Given instruction -
Give back the full material, exactly as it reads.

(begin)

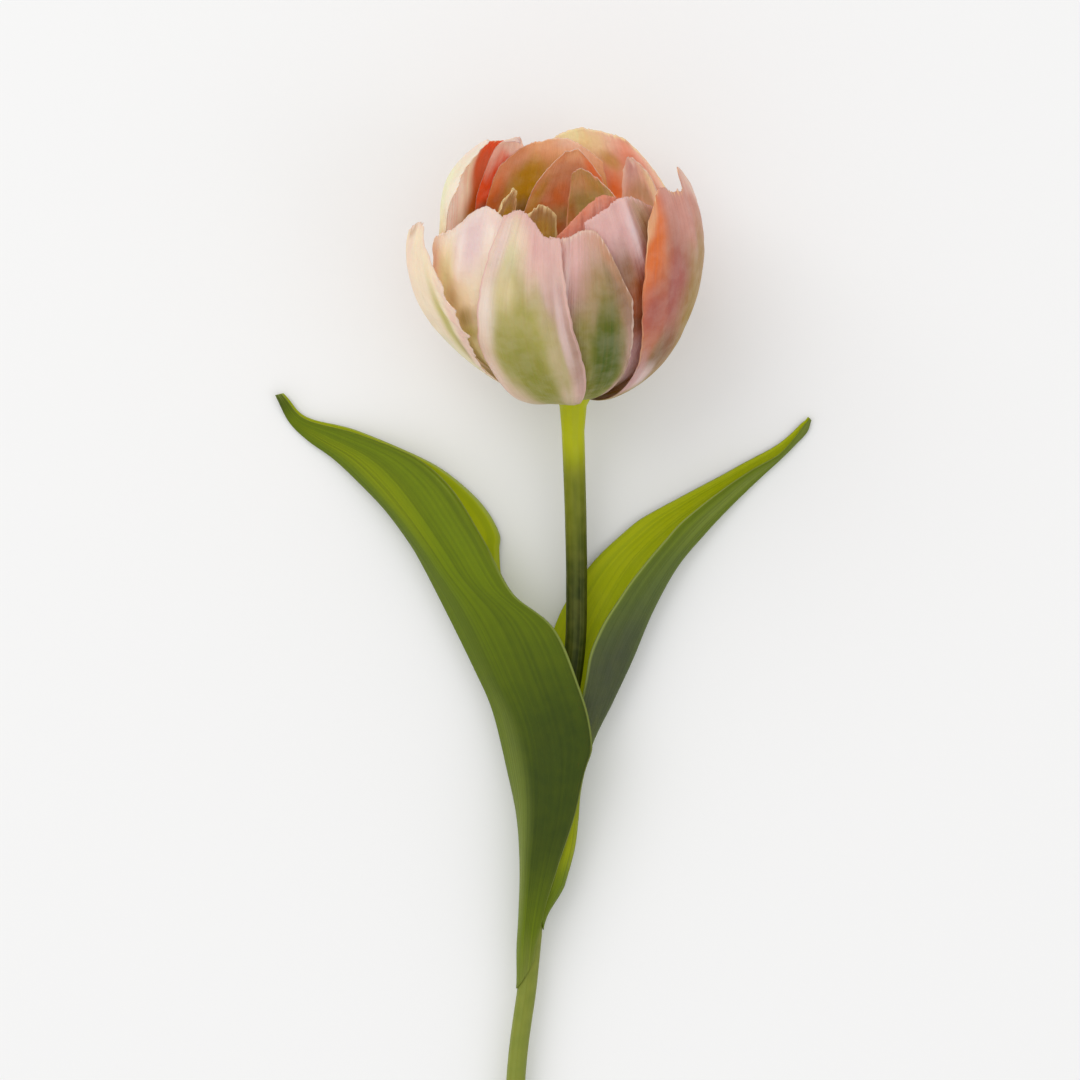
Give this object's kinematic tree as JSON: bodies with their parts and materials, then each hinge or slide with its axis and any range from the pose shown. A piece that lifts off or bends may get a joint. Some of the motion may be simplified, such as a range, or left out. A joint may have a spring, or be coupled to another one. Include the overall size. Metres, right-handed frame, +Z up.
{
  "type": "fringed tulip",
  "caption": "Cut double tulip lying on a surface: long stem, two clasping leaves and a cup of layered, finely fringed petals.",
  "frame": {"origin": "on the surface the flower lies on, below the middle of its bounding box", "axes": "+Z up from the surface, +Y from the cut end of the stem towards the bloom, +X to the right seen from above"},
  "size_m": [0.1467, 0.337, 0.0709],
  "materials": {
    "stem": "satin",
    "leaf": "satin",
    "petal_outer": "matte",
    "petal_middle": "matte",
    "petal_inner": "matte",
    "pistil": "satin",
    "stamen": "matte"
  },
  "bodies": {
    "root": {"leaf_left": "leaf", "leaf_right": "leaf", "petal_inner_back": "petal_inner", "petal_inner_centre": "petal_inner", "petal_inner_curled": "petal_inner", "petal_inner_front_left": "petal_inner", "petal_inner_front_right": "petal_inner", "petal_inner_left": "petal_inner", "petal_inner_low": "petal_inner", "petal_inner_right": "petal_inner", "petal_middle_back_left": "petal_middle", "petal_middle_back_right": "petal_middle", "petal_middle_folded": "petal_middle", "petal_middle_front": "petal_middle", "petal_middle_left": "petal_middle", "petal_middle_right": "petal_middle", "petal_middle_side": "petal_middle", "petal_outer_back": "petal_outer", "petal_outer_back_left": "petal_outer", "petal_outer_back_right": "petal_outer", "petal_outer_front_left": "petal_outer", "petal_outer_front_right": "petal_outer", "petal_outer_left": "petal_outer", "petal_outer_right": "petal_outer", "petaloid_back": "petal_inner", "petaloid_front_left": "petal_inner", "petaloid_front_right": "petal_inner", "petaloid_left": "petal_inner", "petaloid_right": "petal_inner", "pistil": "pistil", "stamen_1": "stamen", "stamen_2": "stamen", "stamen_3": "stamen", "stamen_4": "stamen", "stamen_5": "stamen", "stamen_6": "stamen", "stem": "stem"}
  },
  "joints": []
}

(end)

Solved exercise -
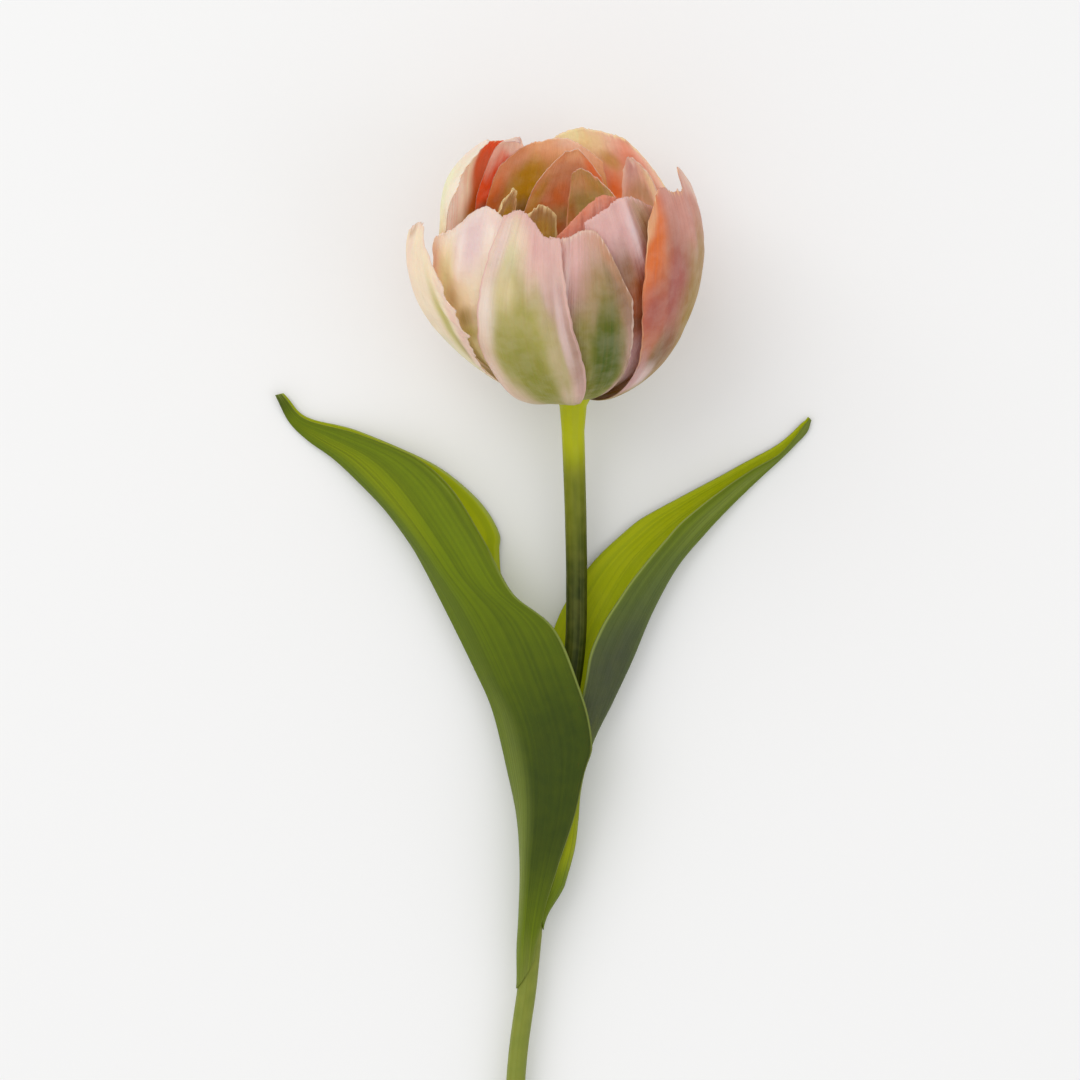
Give this object's kinematic tree as JSON: bodies with their parts and materials, then each hinge or slide with its axis and any range from the pose shown. A piece that lifts off or bends may get a joint. Some of the motion may be simplified, such as a range, or left out. A joint may have a spring, or be coupled to another one. Include the overall size. Metres, right-handed frame, +Z up.
{
  "type": "fringed tulip",
  "caption": "Cut double tulip lying on a surface: long stem, two clasping leaves and a cup of layered, finely fringed petals.",
  "frame": {"origin": "on the surface the flower lies on, below the middle of its bounding box", "axes": "+Z up from the surface, +Y from the cut end of the stem towards the bloom, +X to the right seen from above"},
  "size_m": [0.1467, 0.337, 0.0709],
  "materials": {
    "stem": "satin",
    "leaf": "satin",
    "petal_outer": "matte",
    "petal_middle": "matte",
    "petal_inner": "matte",
    "pistil": "satin",
    "stamen": "matte"
  },
  "bodies": {
    "root": {"leaf_left": "leaf", "leaf_right": "leaf", "petal_inner_back": "petal_inner", "petal_inner_centre": "petal_inner", "petal_inner_curled": "petal_inner", "petal_inner_front_left": "petal_inner", "petal_inner_front_right": "petal_inner", "petal_inner_left": "petal_inner", "petal_inner_low": "petal_inner", "petal_inner_right": "petal_inner", "petal_middle_back_left": "petal_middle", "petal_middle_back_right": "petal_middle", "petal_middle_folded": "petal_middle", "petal_middle_front": "petal_middle", "petal_middle_left": "petal_middle", "petal_middle_right": "petal_middle", "petal_middle_side": "petal_middle", "petal_outer_back": "petal_outer", "petal_outer_back_left": "petal_outer", "petal_outer_back_right": "petal_outer", "petal_outer_front_left": "petal_outer", "petal_outer_front_right": "petal_outer", "petal_outer_left": "petal_outer", "petal_outer_right": "petal_outer", "petaloid_back": "petal_inner", "petaloid_front_left": "petal_inner", "petaloid_front_right": "petal_inner", "petaloid_left": "petal_inner", "petaloid_right": "petal_inner", "pistil": "pistil", "stamen_1": "stamen", "stamen_2": "stamen", "stamen_3": "stamen", "stamen_4": "stamen", "stamen_5": "stamen", "stamen_6": "stamen", "stem": "stem"}
  },
  "joints": []
}